Since the fallout over the program, Woods says several council members have encouraged him to file an ethics complaint against Green. Asked if she should step down, Woods says it’s only a matter of time.
“I don’t think anybody expects her to continue to be quite honest,” he says. “It will be difficult for her to go on when her integrity has been so damaged.”
Still upset about the deal between the city and Todd Blue, local preservationists were floored to learn that part of the settlement allows the Louisville developer to use Whiskey Row as a parking lot before any construction starts.
Earlier this month, Mayor Greg Fischer announced the city and Blue had reached an agreement that allows him to demolish a row of 19th-century buildings along Main Street within 90 days in order to construct the Iron Quarter, an ambitious development project.
According to legal documents obtained by LEO Weekly, the Mayor’s Office has given Blue’s company, Cobalt Ventures, permission to use the properties as a surface parking lot for an interim period of five years once the demolition is complete. The Waterfront Review Overlay District would have to approve such a use, and Metro officials have agreed to advocate on Blue’s behalf at any hearing.
Ultimately, if any board or agency objects to the parking lot plan, Blue can do whatever he wants with the properties, according to the agreement.
“We have a city full of empty lots that have started with a promise of development and now are parking lots and mud holes,” says Martina Kunnecke, president of Neighborhood Planning and Preservation, a group dedicated to saving local monuments. “This new information is very distressing, and that the Fischer administration has paved the way for Mr. Blue to bring those buildings down without any guarantee to build anything is disturbing. People are not happy, and we’re not going down without making a lot of noise.”
In response, preservationist organizations have sent a letter to the Metro Council in an effort to save Whiskey Row.

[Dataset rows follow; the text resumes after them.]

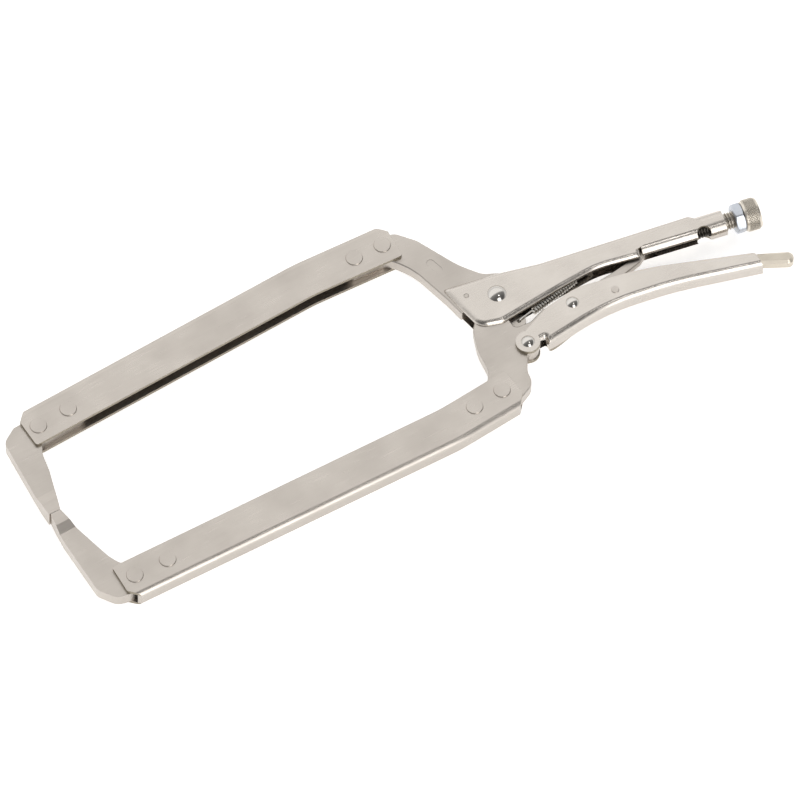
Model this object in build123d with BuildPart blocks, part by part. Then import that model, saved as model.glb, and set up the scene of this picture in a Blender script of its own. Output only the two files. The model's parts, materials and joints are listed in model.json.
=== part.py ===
"""Deep-reach locking C clamp, shut and locked, lying in its own mid-plane.

Millimetres. The origin is the middle of the fixed contact face, +X runs along the arms towards
the handles, +Y points to the fixed side and +Z stands on the mid-plane of the plates.
"""

from build123d import *
import math
import os

os.makedirs("parts", exist_ok=True)

# ---- driving dimensions -------------------------------------------------------------------
throat_depth = 310.5        # contact faces to the main pivot, along X
pivot_drop = 6.0            # main pivot below the contact faces, along Y
arm_width = 26.0            # width of each arm's flanges
fixed_plate_t = 9.0         # jaw plates on the fixed side
moving_plate_t = 8.8        # jaw plates on the moving side, which turn between flanges
pad_t = 12.5                # jaw tips, at the contact
arm_sheet_t = 2.2
handle_sheet_t = 2.4
fold_r = 3.5                # outside radius of every fold
shut_gap = 0.3              # between the contact faces, so that they never overlap
flange_gap = 9.0            # between the two flanges of either handle

screw_tilt = -11.5          # the screw's direction, in degrees from +X
screw_r = 5.55              # 7/16-14 thread
running = 0.07              # radial clearance of every pivot and of the screw
thread_shown = 6.2          # screw between the barrel and the lock nut
nut_across_flats = 17.5
nut_t = 6.2
nut_turn = 21.0             # of the nut's corners, round the screw, in degrees
knob_r = 10.25
knob_length = 10.2
knob_socket = 7.4           # depth of the knob's hole
barrel_width = 16.4         # in the mid-plane
barrel_t = 13.7             # square to the mid-plane
barrel_length = 55.0
slot_width = 5.8            # slot along the barrel, on the side of the lower handle
slot_end = 14.6             # from the barrel's mouth to the middle of the slot's round end
slot_end_drop = 6.2         # of that middle below the screw's axis
slot_end_r = 4.4
web_bend = -117.4           # where the upper handle's web turns along the screw
web_height = 7.5            # from the screw's axis up to the web, at that place
web_rise = 0.0147           # slope of the web away from the screw's axis

# ---- pivots, in the mid-plane ---------------------------------------------------------------
main_pivot = (throat_depth, -pivot_drop)
handle_pivot = (309.1, -45.0)      # lower handle on the moving jaw
toggle_pivot = (346.8, -35.1)      # toggle link on the lower handle
lever_pivot = (373.9, -40.9)       # release lever in the lower handle
spring_ear = (313.5, -27.0)        # spring hole in the moving jaw
spring_anchor_at = (372.5, -15.9)  # spring hole in the fixed handle
barrel_end = (457.9, -30.54)       # mouth of the barrel, on the screw's axis
link_reach = 51.4                  # from the barrel's mouth back to the toggle link's free end
link_clearance = 2.1               # between the link's end and the screw's tip

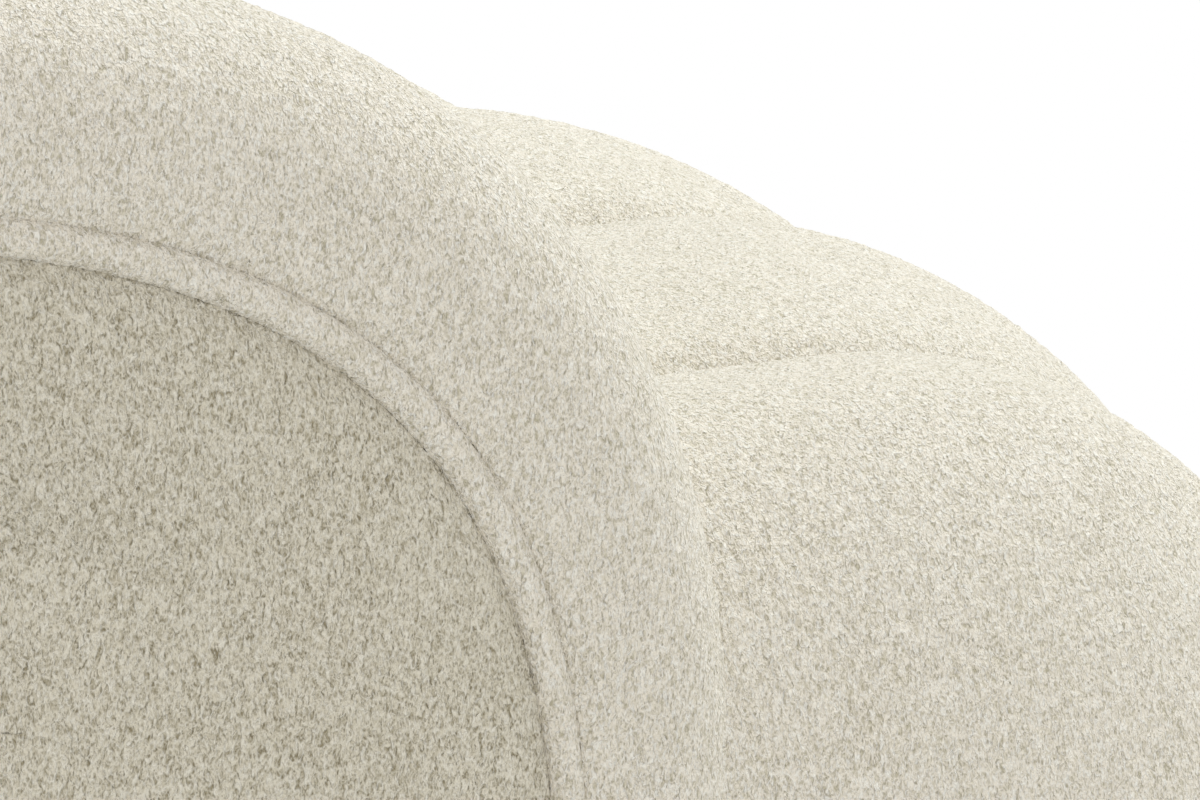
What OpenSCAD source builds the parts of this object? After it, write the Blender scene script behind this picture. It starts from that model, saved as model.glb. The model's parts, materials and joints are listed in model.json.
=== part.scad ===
// Tuxedo sofa: arms and back at one height, a channelled seat whose deep round nose
// runs the full width ahead of the arms, boxed arms with a welted side panel.
// Millimetres. X runs along the sofa, -Y is the front, +Z is up, the floor is z = 0.

/* [Overall] */
// Width of one seat channel, seam to seam
channel_w = 213; // [180:1:250]
// Thickness of an arm, welt crest to welt crest
arm_t = 174; // [155:1:200]
// Length of an arm, front edge to back edge
arm_len = 600; // [560:5:680]
// Height of the arms and back above the floor
arm_h = 619; // [590:1:680]
// Height of the seat crest above the floor
seat_top = 449; // [425:1:465]
// Height of the feet
foot_h = 55; // [45:1:75]

/* [Seat] */
// How far the seat nose stands ahead of the arms
nose_reach = 374; // [350:1:410]
// How far the two ends of the nose fall back in plan, in a curve
end_setback = 147; // [60:1:155]
// Length over which each end of the nose falls back
end_run = 524; // [450:2:600]
// Depth of the seam groove between two channels
groove_d = 15; // [6:1:22]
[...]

“Conducted outside public scrutiny, Mayor Fischer’s negotiations with developer Todd Blue and their ultimate deal regarding Whiskey Row sidestepped the law and excluded the community,” Kunnecke writes. “We urge the Metro Council to pose the questions that many in our community — preservationists and non-preservationists — now ask.”
In 2007, Blue purchased the long-vacant buildings for $4.3 million with plans for a $50 million development. But the recession stalled the project, and the buildings have remained an eyesore. Asked how quickly construction could begin if demolition takes place as early as May, Blue says:
“We’ve got discussions ongoing with our banks, our partners and our hotel company at this point. You got at least 15 months to draw it and then another 18 to 24 months to construct it. We’re talking three to five years. By the way, that’s not unusual. How long has Museum Plaza been talking about what they’re doing?”